The wider counter-UAS sector has been moving in the same direction. Modern platforms often combine radar, RF, acoustic, and optical sensors into a single command layer, because no single sensor performs well in every environment. RF detection is especially valuable in cities, where it can help identify drones that do not reliably broadcast location data and improve overall airspace awareness. In urban settings, RF sensing supports uncrewed traffic management as well as security, giving authorities a way to separate approved operations from intrusions in increasingly busy low-altitude corridors. That makes counter-drone technology part of a broader airspace management problem, not just a response tool for emergencies.

Motorola already sells the surrounding architecture: radio networks, command-center software, video systems, and emergency-response platforms. Folding drone defense into that stack is a practical move because counter-UAS technology is most useful when alerts, video verification, workflow, and response decisions live in one system. The industry has steadily shifted toward sensor-agnostic command-and-control software for exactly that reason.
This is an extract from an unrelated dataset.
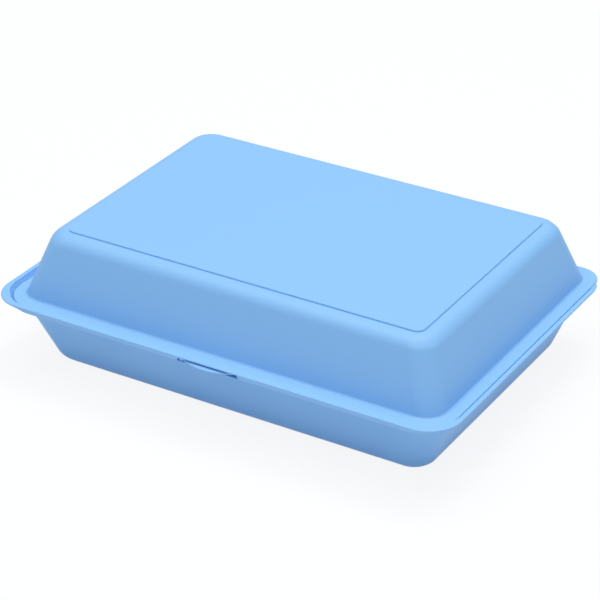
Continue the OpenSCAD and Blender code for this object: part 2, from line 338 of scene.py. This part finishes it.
# a wedge that widens towards its foot, drawn straight up past the rim
def buildNotch():
    half, footZ, topZ = latch["notchWidth"] / 2, flangeZ, rimZ - tray["edgeRound"]
    notch = box("notch", (latch["x"] - half, midY - rimFront - past, footZ),
                (latch["x"] + half, midY - flangeFront, topZ))
    bpy.ops.object.mode_set(mode="EDIT")
    selectVerts(lambda vert: vert.co.z < footZ + past / 2)
    bpy.ops.transform.resize(value=(1 + latch["notchFlare"] / half, 1, 1),
                             center_override=(latch["x"], 0, footZ))
    selectVerts(lambda vert: vert.co.z > topZ - past / 2)
    bpy.ops.mesh.extrude_region_move(TRANSFORM_OT_translate={"value": (0, 0, tray["edgeRound"] + past)})
    bpy.ops.object.mode_set(mode="OBJECT")
    return notch


# a round shelf, thin at its tip, cut to what stands under the lid's tongue
def buildThumbTab():
    radius, tip = latch["tabRadius"], latch["tabTip"]
    taper = latch["tabRoot"] - tip
    bpy.ops.object.select_all(action="DESELECT")
    bpy.ops.mesh.primitive_cylinder_add(vertices=tabSides, radius=radius, depth=tip,
                                        location=(latch["tabX"], tabY, tabZ - tip / 2))
    tab = placeInMesh(bpy.context.object)
    bpy.ops.object.mode_set(mode="EDIT")
    selectVerts(lambda vert: vert.co.z < tabZ - tip / 2)
    bpy.ops.mesh.extrude_region_move(TRANSFORM_OT_translate={"value": (0, 0, -taper)})
    less = 1 - latch["tabSlope"] * taper / radius
    bpy.ops.transform.resize(value=(less, less, 1), center_override=(latch["tabX"], tabY, tabZ))
    half = latch["notchWidth"] / 2
    back = midY - flangeFront - latch["webOut"] - latch["gap"]
    for place, outwards in (((0, back, 0), (0, 1, 0)),
                            ((latch["x"] - half, 0, 0), (-1, 0, 0)),
                            ((latch["x"] + half, 0, 0), (1, 0, 0))):
        bpy.ops.mesh.select_all(action="SELECT")
        bpy.ops.mesh.bisect(plane_co=place, plane_no=outwards, use_fill=True, clear_outer=True)
    bpy.ops.object.mode_set(mode="OBJECT")
    return tab


# a pin between two lugs, each on a neck from the tray's rear edge
def buildHingePin():
    half = hinge["lugThickness"] / 2
    lugX = hinge["clipWidth"] / 2 + hinge["gap"] + half
    pin = barAlongX("pin", hinge["pinRadius"], 2 * (lugX + half), axisY, axisZ)
    rootY = midY + rimRear - tray["edgeRound"]
    for x in (-lugX, lugX):
        lug = moved(barAlongX("lug", lugRadius, 2 * half, axisY, axisZ), x)
        neck = moved(barAlongX("neck", lugRadius / 2, 2 * half, axisY, axisZ - lugRadius / 2, neckSides), x)
        root = box("root", (x - half, rootY - hinge["lugRoot"], underZ),
                   (x + half, rootY, ledgeZ - 2 * tray["edgeRound"]))
        bpy.ops.object.select_all(action="DESELECT")
        neck.select_set(True)
        root.select_set(True)
        bpy.context.view_layer.objects.active = neck
        bpy.ops.object.join()
        bpy.ops.object.mode_set(mode="EDIT")
        bpy.ops.mesh.select_all(action="SELECT")
        bpy.ops.mesh.convex_hull()
        bpy.ops.object.mode_set(mode="OBJECT")
        applyBoolean(lug, neck, "UNION")
        applyBoolean(pin, lug, "UNION")
    for spare in [o for o in bpy.data.objects if o.name.startswith(("lug", "neck"))]:
        bpy.data.objects.remove(spare)
    return pin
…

The timing also matters. In the US, the Safer Skies Act inside the FY 2026 National Defense Authorization Act expanded authority for trained and certified state and local agencies to detect, track, and in some cases mitigate threatening drones. That changes the addressable market, but it also changes expectations. Detection alone is no longer the full product. Public safety buyers increasingly want a system that can classify what is flying, connect that information to existing operations, and respond with minimal disruption. Motorola is not buying into the drone business as much as the business of airspace control. That distinction says a great deal about where public safety technology is heading next.